Welcome!
About
Hello, I’m Harry—welcome to my GitHub Pages website! Here, you’ll find an overview of my completed projects as well as my CV. I am currently pursuing an Masters in Statistics at Baruch with a track in Data Science. My interest lies in the intricacies of modern statistical methods, particularly Machine and Statistical Learning, and their applications in financial and business topics, economics, and technology. Below, you can explore my CV, complete with links to all the projects mentioned.
HARRY SOHAL
NYC | LinkedIn | GitHub
EDUCATION
Baruch College, Zicklin School of Business | New York, NY| MS in Statistics & Data Science
- GPA 3.9/4.0
Baruch College, Zicklin School of Business | New York, NY| BBA in Business & Marketing Management
Worked approximately 30 hours per week while pursuing degree.
Honors: Cum Laude
EXPERIENCE
Annalect| NYC | Data Science Intern (June 2025 - Aug 2025)
Developed scripts and data pipelines to clean, preprocess and transform large data sets in R.
Applied Bayesian modeling and regression analysis to uncover key drivers of sales performance and optimize marketing spend.
Implemented Markov Chain algorithms to support multi-touch attribution modeling and customer journey analysis.
Conducted in-depth exploratory data analysis to identify trends, anomalies, and actionable insights.
Translated complex model outputs into clear, client-facing deliverables and presentations in PowerPoint for major stakeholders.
Led data-driven strategy for a simulated product launch by applying clustering techniques to segment audiences and inform market positioning and targeting strategies.
Collaborated with cross-functional teams to align statistical modeling with marketing objectives and campaign strategies
Hydr8| Brooklyn, NY| Marketing Data Analyst Intern (June 2023 - June 2024)
Conducted market and customer research using SQL, Python, and R, identifying strategic opportunities, and delivering actionable insights to improve business outcomes.
Analyzed customer and sales data to uncover trends, delivering comprehensive product insights and monthly performance
metrics to inform business strategy.
Designed and implemented advanced analyses and data visualizations in R, driving data-driven decision-making and increasing
stakeholder engagement by 20% during quarterly reviews.
Automated a data pipeline to scrape text data using Python, reducing manual data extraction time by over 70%.
Managed multiple data-driven projects simultaneously, improving team productivity by 20% and delivering high-quality insights.
PROJECT EXPERIENCE
Monte Carlo Analysis of Retirement Systems, Baruch College (Nov 2024)
Developed a Monte Carlo simulation to statistically evaluate retirement plans and provide insights on optimal plans.
Automated data extraction using raw API calls from Alpha Vantage and FRED, conducted analysis and advanced visualizations.

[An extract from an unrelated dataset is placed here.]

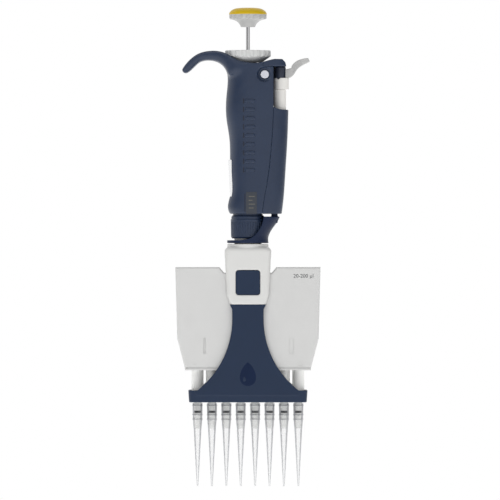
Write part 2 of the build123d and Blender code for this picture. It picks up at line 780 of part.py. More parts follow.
def wheel_pocket():
    """Clears the thumbwheel's cone and rim."""
    turn(WHEEL_POCKET, mode=Mode.SUBTRACT)


with BuildPart() as hook:
    with BuildSketch(Plane.XY.offset(240)):
        with BuildLine():
            front_side = Spline(*[(x, -half) for x, half in HOOK_PLAN])
            back_side = Spline(*HOOK_PLAN)
            Line(front_side @ 0, back_side @ 0)
            Line(front_side @ 1, back_side @ 1)
        make_face()
    extrude(amount=40)
    wheel_pocket()
    with BuildSketch(Plane.XZ) as side_view:
        with BuildLine():
            under = Spline(*HOOK_UNDERSIDE)
            Polyline(under @ 1, *HOOK_ROOT, (3.0, 280), (-41.1, 280), (-41.1, 260.3))
            RadiusArc((-41.1, 260.3), under @ 0, -2.4)
        make_face()
    extrude(side_view.sketch, amount=30, both=True, mode=Mode.INTERSECT)
    below_crown()
    side_edges = hook.edges().filter_by(lambda e: abs(e.center().Y) > 3)
    fillet(side_edges.filter_by(lambda e: e.length > 30 and e.center().Z < 266.8), HOOK_ROUND)

with BuildPart() as handle_shell:
    egg_loft(ENVELOPE)
    below_crown()
    right_of_seam(Mode.SUBTRACT)
    wheel_pocket()
    add(hook.part)
    block((CAP_X, 60), (-30, 30), (CAP_BOTTOM, 300), Mode.SUBTRACT)
    ring(BEARING_R, 0, HANDLE_BOTTOM - 1, 300, mode=Mode.SUBTRACT)
    ring(CAVITY_R, 0, SPIGOT_TOP, CAVITY_TOP, mode=Mode.SUBTRACT)
    block((-20, -LENS_IN), (-LENS_HALF_W, LENS_HALF_W), LENS, Mode.SUBTRACT)
    block((-LENS_IN - 1, -6), (-WINDOW_HALF_W, WINDOW_HALF_W), WINDOW, Mode.SUBTRACT)
    with BuildSketch(Plane.XZ.offset(-20)):
        with Locations((LOCK_X, LOCK_Z)):
            Circle(LOCK_R + 0.15)
    extrude(amount=40, mode=Mode.SUBTRACT)
    with BuildSketch(Plane.XZ.offset(LOCK_HALF - 1.2)):
        with Locations((LOCK_X, LOCK_Z)):
            Circle(LOCK_R + 1.6)
    extrude(amount=10, taper=-20, mode=Mode.SUBTRACT)
    block((12, 21.2), (-3.1, 3.1), BRACKET)
    block(*TUBE_RIB)
    ring(EJECTOR_ROD_R + 0.15, 0, BRACKET[0] - 1, BRACKET[1] + 1, EJECTOR_ROD_X, Mode.SUBTRACT)
save(handle_shell, "handle_shell")

with BuildPart() as top_cap:
    egg_loft(ENVELOPE[-3:])
    below_crown()
    wheel_pocket()
    with BuildSketch(Plane.XZ):
        with BuildLine():
            Polyline(*CAP_OUTLINE, close=True)
        make_face()
    extrude(amount=30, both=True, mode=Mode.INTERSECT)
save(top_cap, "top_cap")

with BuildPart() as rear_cover:
    egg_loft(ENVELOPE)
    egg_loft(ENVELOPE, shrink=COVER_WALL, mode=Mode.SUBTRACT)
    egg_loft([(COVER_CEILING, 13.5, 25.3, 14.0), (COVER_TOP + 2, 13.6, 25.3, 14.1)], shrink=0.4)
    with BuildSketch(Plane.XZ):
        with BuildLine():
            Polyline(*COVER_LIP, close=True)
        make_face()
    extrude(amount=30, both=True, mode=Mode.SUBTRACT)
    right_of_seam(Mode.INTERSECT)
    ring(TUBE_R + 0.2, 0, COVER_CEILING - 3, 240, TUBE_X, Mode.SUBTRACT)
save(rear_cover, "rear_cover")

with BuildPart() as window_lens:
    with BuildSketch(Plane.XZ):
        with BuildLine():
            Polyline(*LENS_OUTLINE, close=True)
        make_face()
    extrude(amount=LENS_HALF_W, both=True)
save(window_lens, "window_lens")

with BuildPart() as label_plate:
    egg_loft(ENVELOPE, shrink=-0.25)
    egg_loft(ENVELOPE, mode=Mode.SUBTRACT)
    block(LABEL_X, (-20, 0), (HANDLE_BOTTOM, LABEL_TOP), Mode.INTERSECT)
save(label_plate, "label_plate")

with BuildPart() as lock_button:
    with BuildSketch(Plane.XZ.offset(-LOCK_HALF)):
        with Locations((LOCK_X, LOCK_Z)):
            Circle(LOCK_R)
    extrude(amount=2 * LOCK_HALF)
    fillet(lock_button.edges().filter_by(GeomType.CIRCLE), 0.5)
save(lock_button, "lock_button")

with BuildPart() as wheel_bearing:
    ring(BEARING_R, HUB_R + 0.06, *BEARING)
save(wheel_bearing, "wheel_bearing")


# -------------------------------------------------------------------- volume adjustment

NUT = (230.0, 236.0)
SCREW_R = 6.2
SCREW = (NUT[0] - 4.0, NUT[1] + SCREW_TRAVEL + 3.2)
SLEEVE_R = 4.25
SLEEVE_BORE_R = 3.8
SLEEVE_BOTTOM = 182.0
SEAT = (212.0, 214.0)
DRUM_R = 8.6
DRUM_BORE_R = 4.6
DRUM_BOTTOMS = [182.4, 189.3, 196.2]
DRUM_H = 6.5
WHEEL_FLUTES = 20

with BuildPart() as volume_nut:
    ring(CAVITY_R, SCREW_R + 0.1, *NUT)
save(volume_nut, "volume_nut")

with BuildPart() as metering_screw:
    ring(SCREW_R, SLEEVE_R + 0.08, *SCREW)
    for groove_z in range(round(SCREW[0]) + 1, round(SCREW[1]), 2):
        ring(SCREW_R + 0.1, SCREW_R - 0.35, groove_z - 0.3, groove_z + 0.3, mode=Mode.SUBTRACT)
save(metering_screw, "metering_screw")

with BuildPart() as drive_sleeve:
    ring(SLEEVE_R, SLEEVE_BORE_R, SLEEVE_BOTTOM, HUB_BOTTOM)
    ring(SLEEVE_R, ROD_R + 0.15, *SEAT)
save(drive_sleeve, "drive_sleeve")

for drum_name, drum_z in zip(["units_drum", "tens_drum", "hundreds_drum"], DRUM_BOTTOMS):
    with BuildPart() as drum:
        ring(DRUM_R, SLEEVE_R if drum_name == "units_drum" else DRUM_BORE_R, drum_z, drum_z + DRUM_H)
    save(drum, drum_name)

with BuildPart() as thumbwheel:
    turn(
        [
            (ROD_R + 0.15, HUB_BOTTOM),
            (HUB_R, HUB_BOTTOM),
            (HUB_R, WHEEL_CONE),
            (9.0, WHEEL_CONE),
            (WHEEL_R, WHEEL_RIM),
            (WHEEL_R, WHEEL_TOP - 0.4),
            (WHEEL_R - 0.4, WHEEL_TOP),
            (WHEEL_R - 1.6, WHEEL_TOP),
            (WHEEL_R - 2.6, WHEEL_FLOOR),
            (ROD_R + 0.15, WHEEL_FLOOR),
        ]
    )
    ring(HUB_R, SLEEVE_R, HUB_BOTTOM - 2, HUB_BOTTOM)
    with BuildSketch(Plane.XY.offset(WHEEL_RIM - 1)):
        with PolarLocations(WHEEL_R + 0.8, WHEEL_FLUTES):
            Circle(1.7)
    extrude(amount=5, mode=Mode.SUBTRACT)
save(thumbwheel, "thumbwheel")


# ----------------------------------------------------------------------------- plunger

ROD_COLLAR = (246.0, 249.0)
BUTTON_FOOT_R = 4.4
BUTTON_FLUTES = 16

# Outline of the button's underside, from its foot out to the rim.
BUTTON_FLARE = [
    (BUTTON_FOOT_R, BUTTON_BOTTOM),
    (5.1, BUTTON_BOTTOM + 1.5),
    (6.6, BUTTON_BOTTOM + 3.2),
    (8.9, BUTTON_BOTTOM + 4.4),
    (BUTTON_R - 0.7, BUTTON_RIM),
]

with BuildPart() as plunger_rod:
    ring(ROD_R, 0, ROD_BOTTOM, ROD_TOP)
save(plunger_rod, "plunger_rod")

with BuildPart() as rod_collar:
    ring(3.5, ROD_R, *ROD_COLLAR)
save(rod_collar, "rod_collar")

with BuildPart() as plunger_spring:
    spring(2.95, 0.7, SEAT[1], ROD_COLLAR[0], 12)
save(plunger_spring, "plunger_spring")

with BuildPart() as push_button:
    with BuildSketch(Plane.XZ):
        with BuildLine():
            flare = Spline(*BUTTON_FLARE)
            Polyline(
                flare @ 1,
                (BUTTON_R, BUTTON_RIM + 0.6),
                (BUTTON_R, BUTTON_CAP),
                (0, BUTTON_CAP),
                (0, ROD_TOP),
                (ROD_R, ROD_TOP),
                (ROD_R, BUTTON_BOTTOM),
                flare @ 0,
            )
        make_face()
    revolve(axis=Axis.Z)
    with BuildSketch(Plane.XY.offset(BUTTON_RIM - 1)):
        with PolarLocations(BUTTON_R + 0.8, BUTTON_FLUTES):
            Circle(1.7)
    extrude(amount=3.6, mode=Mode.SUBTRACT)
save(push_button, "push_button")

with BuildPart() as button_cap:
    with BuildSketch(Plane.XZ):
        with BuildLine():
            Line((0, BUTTON_CAP), (BUTTON_R, BUTTON_CAP))
            Line((BUTTON_R, BUTTON_CAP), (BUTTON_R, BUTTON_CAP + 0.7))
            shoulder = Spline((BUTTON_R, BUTTON_CAP + 0.7), (10.4, 297.3), (7.0, 298.7), (0, BUTTON_TOP))
            Line((0, BUTTON_TOP), (0, BUTTON_CAP))
        make_face()
    revolve(axis=Axis.Z)
save(button_cap, "button_cap")
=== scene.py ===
"""Looks of the eight-channel pipette: its materials, softened moulded shells and fine detail.

The pieces are in metres, in the CAD frame: +Z up, -Y the front, +X towards the ejector lever.
Measures that are given in millimetres say so.
"""

import json
import math

import bmesh
import bpy
import numpy as np
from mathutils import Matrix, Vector
from mathutils.bvhtree import BVHTree

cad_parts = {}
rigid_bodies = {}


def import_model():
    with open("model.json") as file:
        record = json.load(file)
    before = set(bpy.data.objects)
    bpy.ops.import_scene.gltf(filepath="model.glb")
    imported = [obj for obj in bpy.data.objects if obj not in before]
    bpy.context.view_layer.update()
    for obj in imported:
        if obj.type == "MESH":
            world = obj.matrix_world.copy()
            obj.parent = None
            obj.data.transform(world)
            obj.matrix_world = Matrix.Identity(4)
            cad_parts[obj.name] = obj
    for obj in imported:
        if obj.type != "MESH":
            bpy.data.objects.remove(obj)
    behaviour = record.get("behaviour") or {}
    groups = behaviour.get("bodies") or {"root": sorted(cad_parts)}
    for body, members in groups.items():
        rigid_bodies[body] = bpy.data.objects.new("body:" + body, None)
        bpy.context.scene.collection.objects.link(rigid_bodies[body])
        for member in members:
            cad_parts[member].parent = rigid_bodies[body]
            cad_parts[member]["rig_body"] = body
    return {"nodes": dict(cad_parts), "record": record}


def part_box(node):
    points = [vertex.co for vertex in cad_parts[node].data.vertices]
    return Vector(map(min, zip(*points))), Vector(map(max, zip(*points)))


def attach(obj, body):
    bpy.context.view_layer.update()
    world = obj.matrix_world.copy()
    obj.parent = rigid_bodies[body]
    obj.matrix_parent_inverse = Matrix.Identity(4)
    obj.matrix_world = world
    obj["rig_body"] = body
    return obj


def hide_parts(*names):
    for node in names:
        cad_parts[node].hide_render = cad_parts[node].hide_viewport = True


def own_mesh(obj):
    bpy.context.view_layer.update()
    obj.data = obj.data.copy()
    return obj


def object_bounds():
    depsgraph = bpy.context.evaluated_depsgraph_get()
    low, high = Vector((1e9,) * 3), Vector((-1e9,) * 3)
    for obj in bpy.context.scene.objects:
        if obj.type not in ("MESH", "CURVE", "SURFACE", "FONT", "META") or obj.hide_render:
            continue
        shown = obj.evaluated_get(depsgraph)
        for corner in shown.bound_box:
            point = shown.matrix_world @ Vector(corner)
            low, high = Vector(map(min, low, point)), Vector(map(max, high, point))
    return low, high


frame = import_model()
nodes = frame["nodes"]
cad_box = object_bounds()
MM = 0.001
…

Implemented dynamic functions in R to simulate retirement outcomes based on inputs like age, salary, and estimated lifespan.
Built an interactive Shiny application to visualize return distributions, allowing users to adjust parameters like the number of simulations for personalized insights.
JPMorgan Chase & Co Quantitative Research Virtual Internship (Sept 2024)
Gained hands-on experience in quantitative research through a series of practical assignments.
Applied a machine learning model to predict gas prices based on relevant market data. - Developed a dynamic pricing function for commodity contracts, adjusting for factors like volume, rates, and dates.
Built a predictive credit risk model to estimate the probability of loan default and calculate expected loss.
Used dynamic programming to convert FICO scores into categorical data to predict defaults.
Stock Prediction using Machine Learning (July 2024)
Learned the fundamentals of developing ML models and neural networks in Python.
Developed an LSTM model using the Keras library to make predictions on Apple stock data.
Handled and processed data in preparation for model development.
Performed in-depth research, data analysis, and visualization.
UFC Data Analysis and Modeling (April 2024)
Cleaned, processed, and prepared large datasets using R programming.
Applied statistical methods such as regression analysis and hypothesis testing to understand correlations between data and make forecasts.
Created detailed data visualizations to summarize insights and support strategic recommendations.
Developed and deployed a logistic regression model to predict fight outcomes with 55% accuracy, with an interactive UI using RShiny.
SKILLS, CERTIFICATIONS, & EXTRACURRICULARS
Skills: R, SQL, Python, Google BigQuery, Tableau, Hypothesis Testing, Data Mining, Time Series Analysis, Regression Analysis, Monte Carlo Analysis, Statistical Modeling, Machine Learning
Certifications: JP Morgan Chase & Co - Quantitative Research Job Simulation, Google Data Analytics Professional Certificate
Other Experience
SUNY FIT | NYC | Statistics/Math Tutor (Oct 2024 - Present)
- Helping students develop a strong understanding of various subjects, including mathematics, statistics, fundamental economics, and introductory programming for machine learning and data analysis.